Aujourd’hui je travaille avec mon petit fils, Aboudia: Frédéric Bruly Bouabré & Aboudia

14 September - 11 November 2012 ABIDJAN

Pour son exposition inaugurale, la galerie Cécile Fakhoury est heureuse de présenter l’œuvre en collaboration de Frédéric Bruly Bouabré et Aboudia.

 

Leur rencontre a produit une série de 12 toiles, sur lesquelles chacun des artistes, dans une synergie nourrie d’échanges et d’inspiration mutuelle, a imprimé sa marque. Transcendant le fossé générationnel et réduisant à néant les six décennies qui séparent le « vieux » du « jeune », Bouabré et Aboudia livrent ici une œuvre à la force singulière où leurs styles à la gémellité troublante se répondent en canon ostinato.

 

Dans cette œuvre où l’acrylique, la colle à bois, le crayon et le pastel se mêlent en un joyeux chaos d’harmonies et de correspondances entre couleurs et matériaux divers, on retrouve les thèmes de prédilection de Bouabré, notamment la venue au monde de l’humanité (La venue au monde), l’être humain en tant que regard du monde (Guié guié guié !), la mère de l’artiste (Tagro Dréhounou – La mère de Bouabré), ou encore l’amour fraternel (La guerre n’est pas bonne, L’embrassade). Sur ces mêmes toiles, on découvre d’Aboudia une thématique plus urbaine, inspirée de l’enfance et des petits riens qui constituent le quotidien joyeux et désordonné de la vie dans les quartiers populaires.

 

Accompagnant la courbe du pinceau ou celle du crayon, l’écriture, essentielle dans l’œuvre des deux artistes, est présente elle aussi. La conjugaison de leurs deux « écritures » offre un ensemble à la vitalité criante, communicative, fusion presque palpable d’énergies étincelantes et éclatées, comme ces soleils colorés apparus en vision à Bouabré il y a plus de 60 ans.

 

Créateur prolifique et multiforme né en 1923 dans la petite localité de Zéprégué, Frédéric Bruly Bouabré manifeste dès son plus jeune âge une curiosité dévorante pour le monde qui l’entoure et les différents champs du savoir. En 1948, une vision qu’il eut en songe éveille en lui une vocation de passeur-créateur qui ne le quittera plus. Poète et dessinateur, il invente aussi un alphabet de 448 pictogrammes monosyllabiques inspiré des signes figurant sur les pierres sacrées de Bécloi, dans l’ouest de la Côte d’Ivoire. Se servant de cette écriture, Bouabré a, entre autres, consigné les poèmes, contes et légendes constituant « la geste bété », son ethnie d’origine.
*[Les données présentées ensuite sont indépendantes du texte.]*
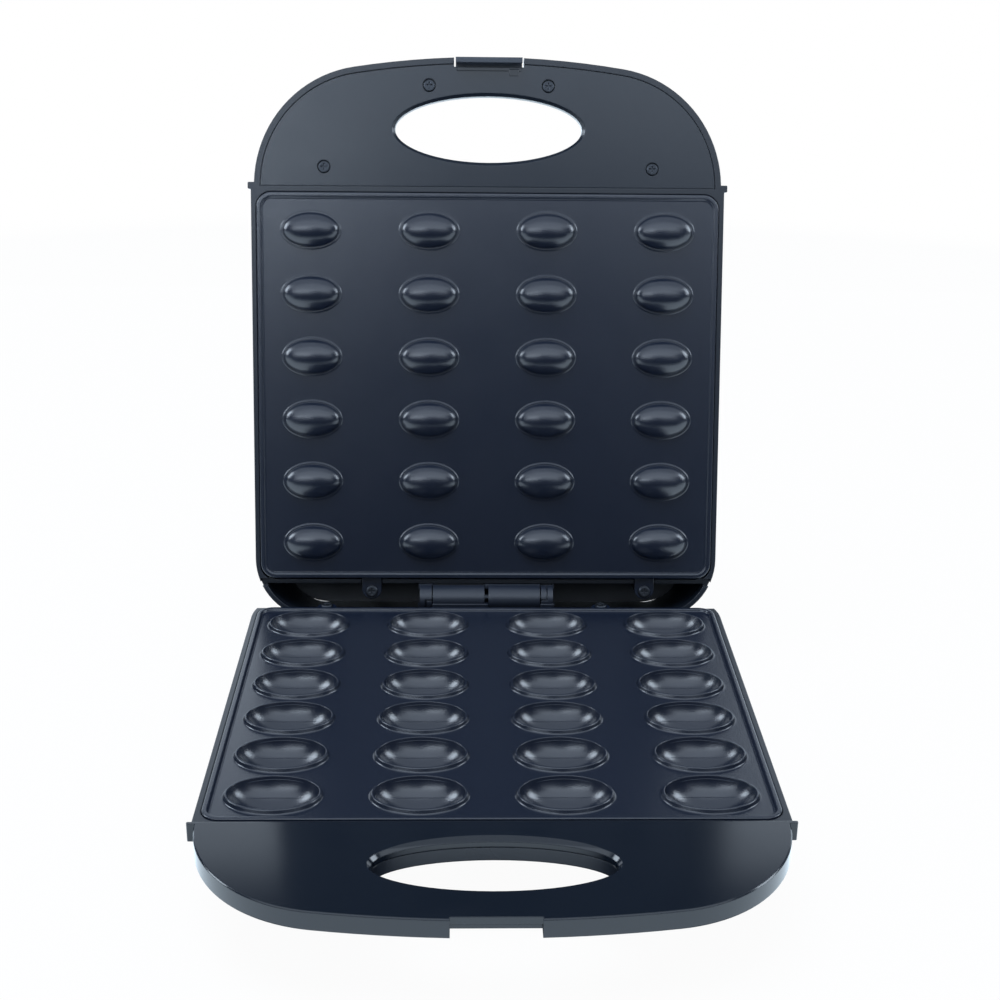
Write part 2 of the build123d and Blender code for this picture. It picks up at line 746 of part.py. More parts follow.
def knuckle_groove(turn):
    """L-shaped groove in the short knuckle, from the angle turn above the front."""
    low, high = barrel_spans()[1]
    middle = (low + high) / 2
    bottom = barrel_radius - groove_depth
    ring = slab(0, barrel_radius + 1, 0, barrel_radius + 1, groove_width, middle)
    ring -= cylinder_x(low, high, 0, 0, bottom)
    slot = slab(bottom, barrel_radius + 1, 0, groove_width, middle - low, (low + middle) / 2)
    return Rot(-turn, 0, 0) * (ring + slot)


def make_hinge_leaf(groove_turn):
    """Leaf with its own barrels, cut away where the other leaf's barrels turn."""
    front = leaf_rear + leaf_thickness
    swept = barrel_radius + stop_clearance
    relief = -sqrt(swept**2 - leaf_rear**2)
    half = barrel_spans()[1][1] + leaf_margin
    leaf = slab(leaf_rear, front, stop_level, -leaf_top, 2 * half)
    for low, high in barrel_spans():
        middle = (low + high) / 2
        leaf -= slab(-far, far, relief, far, high - low + barrel_gap, -middle)
    for low, high in barrel_spans():
        middle = (low + high) / 2
        leaf += cylinder_x(low, high, 0, 0, barrel_radius)
        leaf += slab(0, front, -barrel_radius, -leaf_top, high - low, middle)
    leaf -= cylinder_x(-far / 2, far / 2, 0, 0, pin_radius + pilot_fit)
    return drill_leaf(leaf) - knuckle_groove(groove_turn)


def drill_leaf(leaf):
    for x, z in leaf_screw_places():
        clearance = extrude(Circle(screw_radius + screw_clearance), far, both=True)
        leaf -= at(x, 0, z) * (Rot(90, 0, 0) * clearance)
    return leaf


def make_lid_hinge_leaf():
    leaf = Rot(0, 180, 0) * make_hinge_leaf(lid_groove_turn)
    bore = pin_radius + pin_running_clearance
    return (leaf - cylinder_x(-far / 2, far / 2, 0, 0, bore)).solid()


def make_hinge_pin():
    half = barrel_spans()[1][1] - pin_recess
    return cylinder_x(-half, half, 0, 0, pin_radius).solid()


def make_leaf_screws(turn):
    """Screws that fix a leaf to its bulkhead, driven from behind."""
    screw = Rot(-90, 0, 0) * cross_screw(leaf_thickness + bulkhead_wall + 1)
    return group([turn * (at(x, leaf_rear, z) * screw) for x, z in leaf_screw_places()])


# Latch

def make_latch():
    outer = latch_face
    inner = outer - latch_wall
    lip = outer - latch_lip_wall
    hook_top = -keeper_lip - keeper_gap
    hook_low = hook_top - latch_hook_thickness
    tip = lip - latch_hook_depth
    profile = [
        (outer, hook_low + 0.8), (outer - 0.8, hook_low), (tip, hook_low), (tip, hook_top - 0.5),
        (tip + 0.4, hook_top), (lip, hook_top), (lip, keeper_gap), (inner, keeper_gap),
        (inner, latch_top), (outer - 0.6, latch_top), (outer, latch_top - 0.6),
    ]
    points = [(-front, height) for front, height in profile]
    section = make_face(Polyline(*points, close=True))
    upright = Plane(origin=(-latch_width / 2, 0, 0), x_dir=(0, 1, 0), z_dir=(1, 0, 0))
    latch = extrude(upright * section, latch_width)
    half = latch_width / 2
    latch += cylinder_x(-half, half, latch_pin_front, latch_pin_height, latch_barrel_radius)
    latch += slab(latch_pin_front, inner + 0.5, latch_pin_height - latch_barrel_radius,
                  latch_pin_height + latch_web_top, latch_width)
    bore = latch_pin_radius + pin_running_clearance
    latch -= cylinder_x(-far / 2, far / 2, latch_pin_front, latch_pin_height, bore)
    return latch.solid()


def make_latch_pin():
    half = latch_width / 2 + latch_side_gap + latch_cheek
    return cylinder_x(-half, half, latch_pin_front, latch_pin_height, latch_pin_radius).solid()


# Heating, drawn for the base; the lid's is the mirror image moved up to its plate

def heater_path():
    """Serpentine under the four columns of cups."""
    xs = list(column_places())
    turn = column_pitch / 2
    rear = heater_rear + turn
    front = heater_front
    terminal = plate_rear + heater_terminal
    edges = [Line((xs[0], -terminal), (xs[0], -front))]
    for index in range(columns - 1):
        outward = index % 2 == 0
        bend = front if outward else rear
        crest = front + turn if outward else rear - turn
        start, end = (xs[index], -bend), (xs[index + 1], -bend)
        edges.append(ThreePointArc(start, ((start[0] + end[0]) / 2, -crest), end))
        if index < columns - 2:
            other = rear if outward else front
            edges.append(Line(end, (end[0], -other)))
    edges.append(Line((xs[-1], -front), (xs[-1], -terminal)))
    return edges


def make_heater():
    path = Wire(heater_path())
    start = Plane(origin=path @ 0, z_dir=path % 0)
    tube = sweep(start * Circle(heater_radius), path=path)
    return Pos(0, 0, heater_level) * tube


def column_places():
    for column in range(columns):
        yield (column - (columns - 1) / 2) * column_pitch


def clamp_post_places():
    """Cast posts beside each heater leg, between the two middle rows."""
    reach = heater_radius + clamp_post_radius + 2
    for x in column_places():
        yield x - reach, clamp_front
        yield x + reach, clamp_front


def make_heater_clamps():
    """Straps that hold the heater legs up against the cups."""
    half = heater_radius + 2 * clamp_post_radius + 3
    straps = []
    for x in column_places():
        strap = slab(clamp_front - clamp_width / 2, clamp_front + clamp_width / 2,
                     clamp_level - clamp_thickness, clamp_level, 2 * half, x)
        straps.append(strap)
    drilled = []
    for strap in straps:
        for x, front in clamp_post_places():
            strap -= cylinder_z(x, front, -far, far, screw_radius + screw_clearance)
        drilled.append(strap)
    return group(drilled)


def make_clamp_screws():
    return make_screws(clamp_post_places(), clamp_level - clamp_thickness,
                       clamp_screw_length, False)


def reflector_post_places():
    for front in (reflector_post_rear, reflector_post_front):
        yield -reflector_post_x, front
        yield reflector_post_x, front


def make_reflector():
    half = shell_width / 2 - reflector_margin - shell_wall
    rear = bulkhead_front + reflector_margin / 2
    front = reflector_front
    outer = zone(2 * half, rear, front, reflector_corner, reflector_level - reflector_sheet)
    inner = zone(2 * half - 2 * reflector_sheet, rear + reflector_sheet,
                 front - reflector_sheet, reflector_corner - reflector_sheet, reflector_level)
    pan = extrude(outer, reflector_rim) - extrude(inner, reflector_rim)
    return pan.solid()


def make_thermostat():
    level = underside_level
    reach = thermostat_radius + thermostat_ear
    body = cylinder_z(0, thermostat_front, level - thermostat_height, level, thermostat_radius)
    flange = slab(thermostat_front - reach, thermostat_front + reach, level - 1, level,
                  thermostat_radius)
    return (body + flange).solid()


def make_thermal_fuse():
    front = thermostat_front + fuse_shift
    fuse = Rot(90, 0, 0) * extrude(Circle(fuse_radius), fuse_length)
    return (at(0, front, underside_level - fuse_radius) * fuse).solid()


# Small parts

def make_screws(places, seat, length, head_up):
    """Equal screws with the seat of their heads at one level."""
    turn = Rot(0, 0, 0) if head_up else Rot(180, 0, 0)
    screw = cross_screw(length)
    return group([at(x, front, seat) * (turn * screw) for x, front in places])


def make_rubber_feet():
    foot = extrude(Circle(foot_radius), -foot_height, taper=foot_draft)
    foot += extrude(Circle(foot_stem_radius), foot_stem_length)
    return group([at(x, front, -shell_depth) * foot for x, front in foot_places()])


def make_cord_gland():
    """Flanged bush in the rear wall that the supply lead passes through."""
    bush = extrude(Circle(gland_radius), -gland_length)
    bush += extrude(Circle(gland_flange_radius), gland_flange)
    bush -= Pos(0, 0, -gland_length) * extrude(Circle(gland_bore_radius), 2 * gland_length)
    return (at(gland_x, -rear_overhang, gland_height) * (Rot(-90, 0, 0) * bush)).solid()


def make_cord_clamp():
    """Bar across the lead inside the gland, seated on the floor by two posts."""
    low = clamp_bar_front - clamp_bar_width / 2
    bar = slab(low, low + clamp_bar_width, floor_level,
               gland_height - gland_bore_radius - stop_clearance, clamp_bar_length, gland_x)
    return bar.solid()


def make_terminal_block():
    block = slab(terminal_rear, terminal_rear + terminal_width, floor_level, floor_level + terminal_height,
                 terminal_length, terminal_x)
    for index in range(3):
        x = terminal_x + (index - 1) * terminal_length / 3
        block -= cylinder_z(x, terminal_rear + terminal_width / 2, floor_level + 3, far, terminal_bore)
    return block.solid()


def make_lens(x):
    top = shell_depth
    lens = cylinder_z(x, lamp_front, top - shell_wall - 1, top, lens_radius)
    flange = cylinder_z(x, lamp_front, top, top + lens_flange, lens_flange_radius)
    flange = chamfer(flange.edges().filter_by(GeomType.CIRCLE).group_by(Axis.Z)[-1], 0.5)
    return (lens + flange).solid()


def make_lamps():
    """Neon lamps lying behind the two lenses."""
    high = shell_depth - shell_wall - 1
    lamps = []
    for x in (-lamp_x, lamp_x):
        lamps.append(cylinder_z(x, lamp_front, high - lamp_length, high, lamp_radius))
    return group(lamps)


def lid_side(piece):
    """Mirror a heating piece of the base up to the lid's plate."""
    return mirror(piece, Plane.XY)


base_ears = [(-ear_outer_x, ear_screw_front), (ear_inner_x, ear_screw_front)]
lid_ears = [(-ear_inner_x, ear_screw_front), (ear_outer_x, ear_screw_front)]
handle_screw_seat = -handle_thickness + screw_head_height + 0.3
half_turn = Rot(0, 180, 0)

base_nodes = {
    "bottom_housing": make_bottom_housing(),
    "base_handle_panel": make_base_handle_panel(),
    "lower_mould_plate": make_lower_mould_plate(),
    "lower_plate_screws": make_screws(base_ears, ear_level, screw_engagement, True),
    "base_handle_screws": make_screws(handle_screw_places(base_screw_spots), handle_screw_seat,
                                      handle_screw_length, False),
    "lower_heater": make_heater(),
    "lower_heater_clamps": make_heater_clamps(),
    "lower_clamp_screws": make_clamp_screws(),
    "lower_reflector": make_reflector(),
    "lower_thermostat": make_thermostat(),
    "thermal_fuse": make_thermal_fuse(),
    "base_hinge_leaf": make_hinge_leaf(base_groove_turn).solid(),
    "base_hinge_screws": make_leaf_screws(Rot(0, 0, 0)),
    "hinge_pin": make_hinge_pin(),
    "rubber_feet": make_rubber_feet(),
    "cord_gland": make_cord_gland(),
    "cord_clamp": make_cord_clamp(),
    "terminal_block": make_terminal_block(),
}

lid_nodes = {
    "lid_housing": make_lid_housing(),
    "lid_handle_panel": make_lid_handle_panel(),
    "lid_handle_screws": make_screws(handle_screw_places(lid_screw_spots),
                                     lid_panel_inset + screw_head_height - 0.2,
                                     handle_screw_length, False),
    "upper_mould_plate": make_upper_mould_plate(),
    "upper_plate_screws": make_screws(lid_ears, lid_ear_level, screw_engagement, False),
    "upper_heater": lid_side(make_heater()),
    "upper_reflector": lid_side(make_reflector()),
    "upper_heater_clamps": lid_side(make_heater_clamps()),
    "upper_clamp_screws": lid_side(make_clamp_screws()),
    "upper_thermostat": Pos(0, 0, lid_plate_gap + face_level) * lid_side(make_thermostat()),
    "lid_hinge_leaf": make_lid_hinge_leaf(),
    "lid_hinge_screws": make_leaf_screws(half_turn),
    "power_lens": make_lens(-lamp_x),
    "ready_lens": make_lens(lamp_x),
    "neon_lamps": make_lamps(),
    "latch_pin": make_latch_pin(),
}

latch_nodes = {
    "latch": make_latch(),
}

swing = Rot(-open_angle, 0, 0)
nodes = dict(base_nodes)
nodes.update({name: swing * piece for name, piece in {**lid_nodes, **latch_nodes}.items()})

# The origin is on the surface that the feet stand on, under the middle of the opened maker
boxes = [piece.bounding_box() for piece in nodes.values()]
middle_x = (min(box.min.X for box in boxes) + max(box.max.X for box in boxes)) / 2
middle_y = (min(box.min.Y for box in boxes) + max(box.max.Y for box in boxes)) / 2
settle = Pos(-middle_x, -middle_y, -min(box.min.Z for box in boxes))

os.makedirs("parts", exist_ok=True)
for name, piece in nodes.items():
    export_step(settle * piece, f"parts/{name}.step")

print("hinge axis", (settle * Pos(0, 0, 0)).position)
print("latch axis", (settle * swing * at(0, latch_pin_front, latch_pin_height)).position)
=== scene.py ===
import json
import math
import bmesh
import bpy
from mathutils import Matrix, Vector


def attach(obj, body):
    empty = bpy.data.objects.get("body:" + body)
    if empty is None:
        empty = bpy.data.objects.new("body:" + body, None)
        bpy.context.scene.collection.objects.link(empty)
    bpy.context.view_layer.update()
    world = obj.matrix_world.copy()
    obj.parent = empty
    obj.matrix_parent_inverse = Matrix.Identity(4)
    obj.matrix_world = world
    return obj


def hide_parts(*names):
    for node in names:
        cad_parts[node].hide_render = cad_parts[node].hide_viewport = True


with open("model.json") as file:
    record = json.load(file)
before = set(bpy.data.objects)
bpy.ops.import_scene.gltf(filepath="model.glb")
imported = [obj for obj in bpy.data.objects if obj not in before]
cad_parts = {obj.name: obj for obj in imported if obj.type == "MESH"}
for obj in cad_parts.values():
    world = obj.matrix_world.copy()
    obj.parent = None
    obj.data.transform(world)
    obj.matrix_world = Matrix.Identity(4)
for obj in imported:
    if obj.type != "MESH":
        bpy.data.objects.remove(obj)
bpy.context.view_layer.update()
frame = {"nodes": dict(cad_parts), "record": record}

print("frame loaded")

# Everything is drawn in millimetres round the hinge: x to the right, distance in front of
# the hinge, height over the parting plane. The lid is drawn shut and turned open.
joints = {joint["name"]: joint for joint in frame["record"]["behaviour"]["joints"]}
hinge = Vector(joints["lid_hinge"]["pos_m"])
openAngle = math.radians(joints["lid_hinge"]["range_deg"][1])
millimetres = Matrix.Scale(0.001, 4)
baseSpace = Matrix.Translation(hinge) @ millimetres
lidSpace = Matrix.Translation(hinge) @ Matrix.Rotation(-openAngle, 4, "X") @ millimetres


# Camera, as the photograph was taken

camera = {
    "eye": (-13.64, 769.6, 356.3),  # millimetres: x, in front of the hinge, over it
    "down": 21.26,  # degrees
    "turn": -1.52,
    "roll": 0.73,
    "lens": 56.24,
    "sensor": 36,
    "clip": (0.05, 30),  # metres
}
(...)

Ses recherches ont été publiées par le naturaliste Théodore Monod et lui ont valu la réputation de « nouveau Champollion ». On retrouve ces fameux pictogrammes dans la toile Civilise toi homme ! Entendu ! À partir des années 1950, alors qu’il est fonctionnaire sous l’administration coloniale, Bouabré développe un autre versant de sa créativité intarissable et réalise alors un inventaire soigneux et quasi-encyclopédique du monde, dessiné au crayon de couleur et au stylo bille sur de petites cartes de papier cartonné bordées d’enluminures calligraphiées. De la Tate Gallery au Centre Pompidou, en passant par le Dia Center for the Arts, la Saatchi Gallery, le Guggenheim Museum ou encore le Mori Art Museum pour ne citer qu’eux, son œuvre a fait le tour du monde. Scribe des Temps modernes, artiste total et passeur universaliste, Bouabré est légitimement considéré comme un patrimoine vivant.

 

Aboudia, lui, s’est forgé son identité stylistique à l’école de la rue. Né en 1983 et diplômé du CTAA (Centre technique des arts appliqués) de Bingerville, c’est contre l’avis de ses parents, et les récriminations des professeurs qui lui prédisaient une carrière d’« artiste des rues », qu’il a choisi de devenir peintre. Avec ses fresques murales, l’œuvre d’Aboudia se distingue notablement de celle de son aîné par sa dimension monumentale, mais elle le rejoint dans l’importance accordée aux mots dans ses toiles, cette fois-ci sous la forme d’un hommage aux graffitis des rues, le signifié venant souligner et amplifier la portée du signifiant. Révélé à la communauté internationale des critiques et des journalistes par son travail sur la bataille d’Abidjan, Aboudia refuse de se laisser catégoriser comme un « peintre de guerre ». Sa peinture, qu’il qualifie lui-même de « nouchi » est un hommage à l’essence des rêves et du langage. Elle use, comme celle de Bouabré, de matériaux à portée de main, dans le but d’exprimer le maximum avec un minimum de moyens. En préparation : le catalogue de l’exposition et un documentaire sur la collaboration des artistes.